As Billie lines up a piano teacher (Andrew McCarthy) who can brush up her keyboard technique, she coincidentally crosses paths with her high school heartthrob (Cameron Bancroft). McCarthy's Elliot is surly but dedicated to his art; Bancroft's Greg is charming and upwardly mobile. While it requires no crystal ball to divine which guy is for Billie, Cary and Rose make the getting there credible and not without pain; in a deft nod to tradition, Billie's dilemma is expressed in a clever dream sequence that could have been lifted straight out of "Lady in the Dark."
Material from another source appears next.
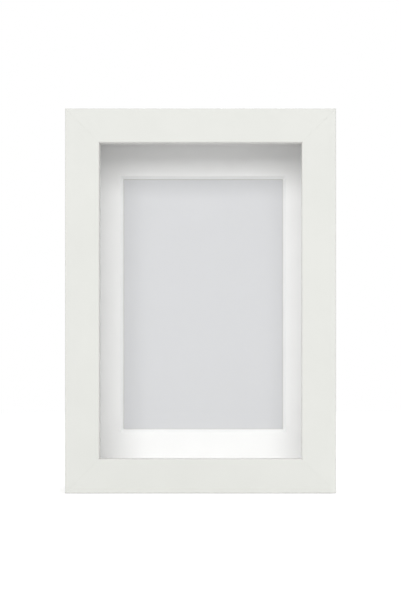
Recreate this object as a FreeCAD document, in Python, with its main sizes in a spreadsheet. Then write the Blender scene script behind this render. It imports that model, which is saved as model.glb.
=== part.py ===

"Anything but Love" is altogether a charmer. The icing on the cake is the eternally elegant Kitt, who not only performs but has the film's pivotal scene, in which her gift of wisdom to Billie is so subtle that it's as if Kitt wrote the dialogue herself.

'Anything but Love'

MPAA rating: PG-13, for some language and innuendo

Times guidelines: Some risqué dialogue, but acceptable for older teens

Isabel Rose ... Billie Golden
Andrew McCarthy ... Elliot Shepard
Cameron Bancroft ... Greg Ellenbogen
Alix Korey ... Laney Golden
Eartha Kitt ... Herself

A Samuel Goldwyn Films presentation. Director Robert Cary. Producers Aimee Schoof, Isen Robbins. Screenplay Robert Cary and Isabel Rose. Cinematographer Horacio Marquínez. Editor Robert M. Reitano. Music Andrew Hollander, Steven Lutvak. Costumes Sarah Beers. Production designer Cecil Gentry. Art director Maze Georges. Set decorator Charlotte Newman. Running time: 1 hour, 39 minutes.